In a telegram to the Minister of War, he added: “The Government of the Republic may be proud of the armies it has organised.” Neither then nor later did any phrase more worthy of the occasion than these fall from the pen or the lips of the Generalissimo. In success as in failure, he was the same silent, weighty, cheerful figure—Joffre the Taciturn, to the end.


CHAPTER X
THE DEFENCE OF THE EAST

General Joffre’s Instruction of September 1 had prescribed that the whole offensive should pivot upon the right. The defence of the eastern front, as a wall protecting the western and central armies, and the pivot of their recoil—essential condition of the general success—was assigned to Generals de Castelnau and Dubail. The 2nd and 1st Armies had been severely punished at the outset of the campaign; and, evidently, a heavy task now lay before them. The second of the German princes, Ruprecht of Bavaria, with the last corps of the Bavarian Army, could not be given other than a principal rôle; and Heeringen, chief of the 7th Army, Prussian War Minister during a critical part of the period of preparation, was also a veteran of the Grand Staff, with which he had worked for more than thirty years. On September 6, the Grand Quartier General specified that Castlenau and Dubail should remain on their positions defensively till the end of the battle of the Marne. We have seen that, after the failure of the offensives of Morhange–Sarrebourg and Mulhouse, the two armies retreated rapidly, but in such a way that, taking up an angular formation from the Grand Couronné of Nancy southward to the Gap of Charmes, and thence eastward to the Donon, they were able, on August 25, to fall upon the two flanks of the advancing enemy with instant effect. There was then a pause, due in part to heavy fogs, for several days, in which either side prepared for a new encounter.

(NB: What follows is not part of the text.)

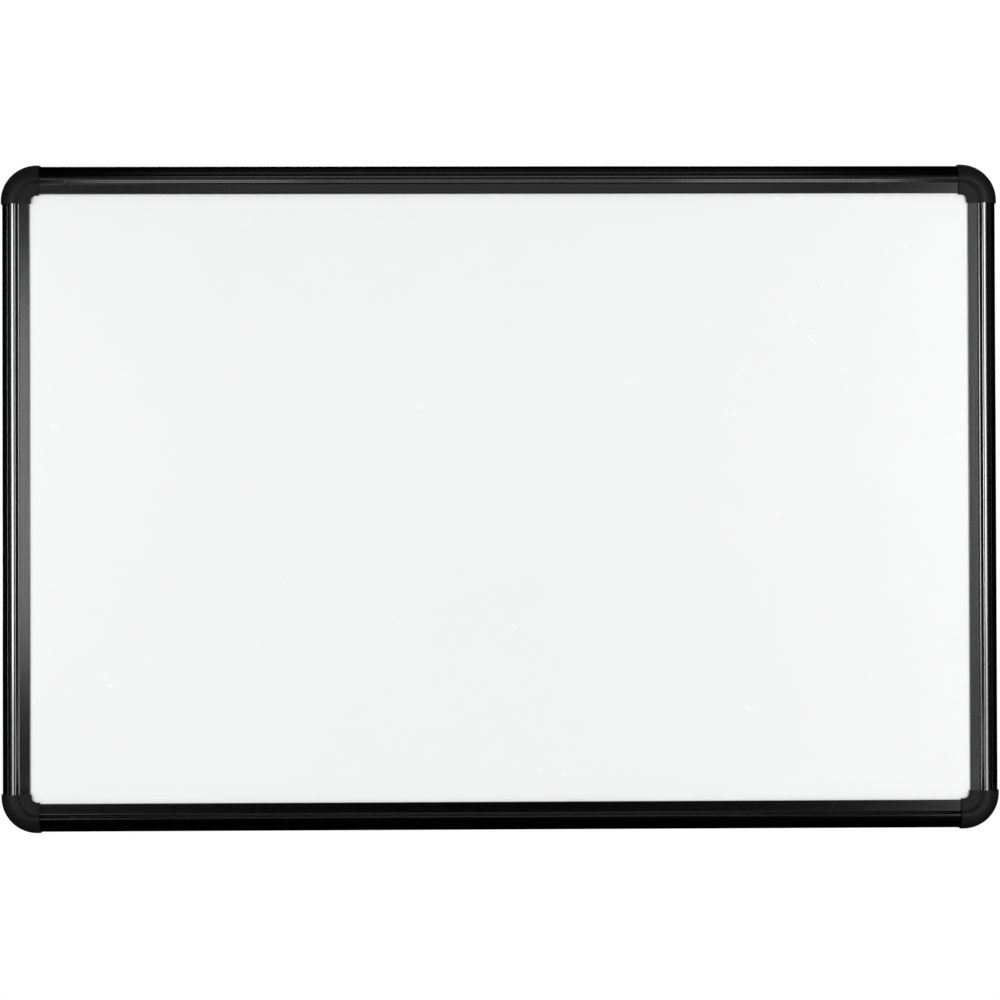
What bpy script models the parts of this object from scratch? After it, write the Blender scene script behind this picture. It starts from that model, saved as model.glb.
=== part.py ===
"""Framed wall whiteboard with black rails and rounded corner caps.

Frame of the model: +X to the right seen from the front, the writing surface faces -Y, +Z up.
The origin is the middle of the flat rear face of the top rail, in the plane of the wall (y = 0).

A rail's section is given by two distances. "across" runs from the board's outer edge towards its
middle, and "depth" runs from the wall to the front. The corner pieces are modelled round a local
corner: local +X and -Z run from the board's outer edges towards its middle, as at the top left.
"""

import math

import bmesh
import bpy
from mathutils import Matrix, Vector
from mathutils.geometry import interpolate_bezier

MM = 0.001

# --- driving dimensions, in millimetres ---------------------------------------------------------

BOARD_WIDTH = 914.0          # over the rails' outer faces
BOARD_HEIGHT = 610.0
RAIL_WIDTH = 26.0
WALL = 1.3                   # thickness of the extrusion's walls
GAP = 0.3                    # clearance left between neighbouring solids

# rail section
SIDE_HEIGHT = 10.5           # where the outer side turns into the bead's outer slope
CROWN_ACROSS = 12.2
CROWN_DEPTH = 19.0
BEAD_HANDLE = 0.36           # length of the curves' end tangents, as a part of their width or height
BEAD_END = 16.6              # where the bead meets the flat flange
FLANGE_DEPTH = 16.0
FLANGE_THICKNESS = 1.4
LIP_RADIUS = 0.8
EDGE_CHAMFER = 0.5
WEB_ACROSS = 17.0            # inner face of the web that closes the hollow bead
REAR_FLANGE_DEPTH = 3.2      # rear face of the flange behind the panel
REAR_FLANGE_THICKNESS = 1.2
REAR_FLANGE_END = 24.5
HOOK_THICKNESS = 1.2         # rear lip that the wall clips hook behind
HOOK_END = 21.5
SLOPE_STEPS = 8
SHOULDER_STEPS = 6
WALL_FACE_ACROSS = 8.5       # middle of the hollow bead's rear face

# panel, from the front
SURFACE_THICKNESS = 0.5
CORE_THICKNESS = 8.0
BACKING_THICKNESS = 0.5

# corner cap
CAP_PROUD = 1.2              # how far the cap stands out from the rails
CAP_LIP_PROUD = 1.2          # the same at the edge that faces the panel
CAP_REAR = 0.4               # depth at which the cap's side wall starts
CAP_RADIUS = 33.0            # outer corner radius
CAP_COLLAR = 2.8             # straight part that laps the rail's end
CAP_TURN_STEPS = 12
BOSS_RADIUS = 3.2

# corner key
KEY_OUTER = 1.6              # across, at the leg's outer face
KEY_REAR = 1.6
KEY_FRONT = 11.0
KEY_REACH = 36.0             # length of each leg inside its rail
KEY_TURN_STEPS = 10
SPOT_FACE_RADIUS = 3.9
SPOT_FACE_DEPTH = 2.8

# screws
SET_SCREW_RADIUS = 2.0
SET_SCREW_REAR = 3.2
SET_SCREW_FRONT = 15.0
SET_SCREW_ACROSS = 12.0
SET_SCREW_FROM_END = 31.0    # from the rail's end
SOCKET_RADIUS = 1.0
SOCKET_DEPTH = 2.0
ACCESS_RADIUS = 2.6
CAP_SCREW_RADIUS = 1.5
CAP_SCREW_TIP = 15.0
CAP_SCREW_HEAD_RADIUS = 2.8
CAP_SCREW_HEAD_HEIGHT = 1.7
ROUND_STEPS = 16

# wall clip
CLIP_THICKNESS = 1.4
CLIP_WIDTH = 32.0
CLIP_HOOK_START = 17.4
CLIP_BEND_START = 22.0
CLIP_BEND_RUN = 1.5
CLIP_END = 50.0
CLIP_CORNER = 3.0
CLIP_SLOT_WIDTH = 6.0
CLIP_SLOT_LENGTH = 11.0
CLIP_SLOT_ACROSS = 38.0
CLIP_PLACE = 305.0           # distance of each clip from the board's middle

# --- dimensions worked out from them --------------------------------------------------------------

TURN_CENTRE = CAP_RADIUS - CAP_PROUD       # across, where the caps' arcs have their centres
RAIL_END = TURN_CENTRE + 0.2               # a rail stops here, measured from the next outer face
FLANGE_BACK = FLANGE_DEPTH - FLANGE_THICKNESS
REAR_FLANGE_FRONT = REAR_FLANGE_DEPTH + REAR_FLANGE_THICKNESS
KEY_INNER = WEB_ACROSS - WALL - GAP
PANEL_EDGE = WEB_ACROSS + GAP
BOARD_MIDDLE = WALL_FACE_ACROSS - BOARD_HEIGHT / 2
SET_SCREW_PLACE = RAIL_END + SET_SCREW_FROM_END
KEY_OUTER_RADIUS = TURN_CENTRE - KEY_OUTER
KEY_INNER_DIAGONAL = (TURN_CENTRE - KEY_INNER) * math.sqrt(2)
CAP_SCREW_PLACE = TURN_CENTRE - (KEY_OUTER_RADIUS + KEY_INNER_DIAGONAL) / 2 / math.sqrt(2)

# name of each corner: where it is, and the quarter turns that take the top left corner to it
CORNERS = {
    "top_left": (-1, 1, 0),
    "top_right": (1, 1, 1),
    "bottom_right": (1, -1, 2),
    "bottom_left": (-1, -1, 3),
}


# --- scene, materials and small helpers -----------------------------------------------------------

def start_scene():
    """Clears the scene and returns the collections for the parts and for the cutters."""
    for old in list(bpy.data.objects):
        bpy.data.objects.remove(old, do_unlink=True)
    parts = bpy.data.collections.new("framed_whiteboard")
    cutters = bpy.data.collections.new("cutters")
    for collection in (parts, cutters):
        bpy.context.scene.collection.children.link(collection)
    return parts, cutters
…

The circumstances differed considerably from those in the west. For their abortive offensives, the two armies had been given a distinct superiority of force on the eastern frontier; but, after the successful defence of the Gap of Charmes, this superiority had been drawn upon repeatedly by the Generalissimo to feed his main design. Thus, Castlenau had sent from the 2nd Army: on August 15, the 18th Corps, to Lanrezac, for the advance to the Sambre; on August 18 and September 4, the 9th Corps, to the 4th Army, from which it was detached to Foch’s Army of the centre; on September 3, the 15th Corps, to Sarrail; and on September 1, the greater part of the 2nd Cavalry Corps, to the space between the British and French 5th Armies. At the same time, Dubail, while absorbing gradually the body of Pau’s “Army of Alsace,” sent the 21st Corps, on September 4, to Langle’s left, and the 13th Corps, on September 9, to the region of Compiègne for the battle of the Aisne; after which, in the middle of September, when the great victory had been won, the 1st Army took over the whole of the Nancy front from the 2nd Army. These deplacements were necessary, and remarkably timed and executed; but they represent a not inconsiderable diminution of effective strength at a grave juncture. To compensate for their losses, the High Command could only send to the Lorraine Armies divisions of reserves. Their performance surpassed all French, and rather justified German, anticipations. It is, however, to be remarked that the opposed forces of the Bavarian Crown Prince and Heeringen underwent a similar transformation. In addition to their reserve divisions, they received between them, at the end of August and the beginning of September, something like 100,000 men of the Ersatz and Landwehr. An Ersatz Division of the Guard was engaged near Lunéville, and Bavarian and Saxon Ersatz Divisions appeared on the Upper Meurthe. A large part of the Bavarian and Rhenish Landwehr was also used in Lorraine. Heeringen’s Army, itself constituted in Alsace, moved northward after Dubail, and, when arrested on the Upper Mortagne and the Northern Vosges, detached two of its corps to the Bavarian Army for the crucial attack on the Grand Couronné. Metz, Strasbourg, and the garrison towns of Alsace were used as reservoirs on the German side, just as were Toul, Epinal, and Belfort on the French, until both antagonists had drawn their last possible reinforcement, and the invasion failed by exhaustion.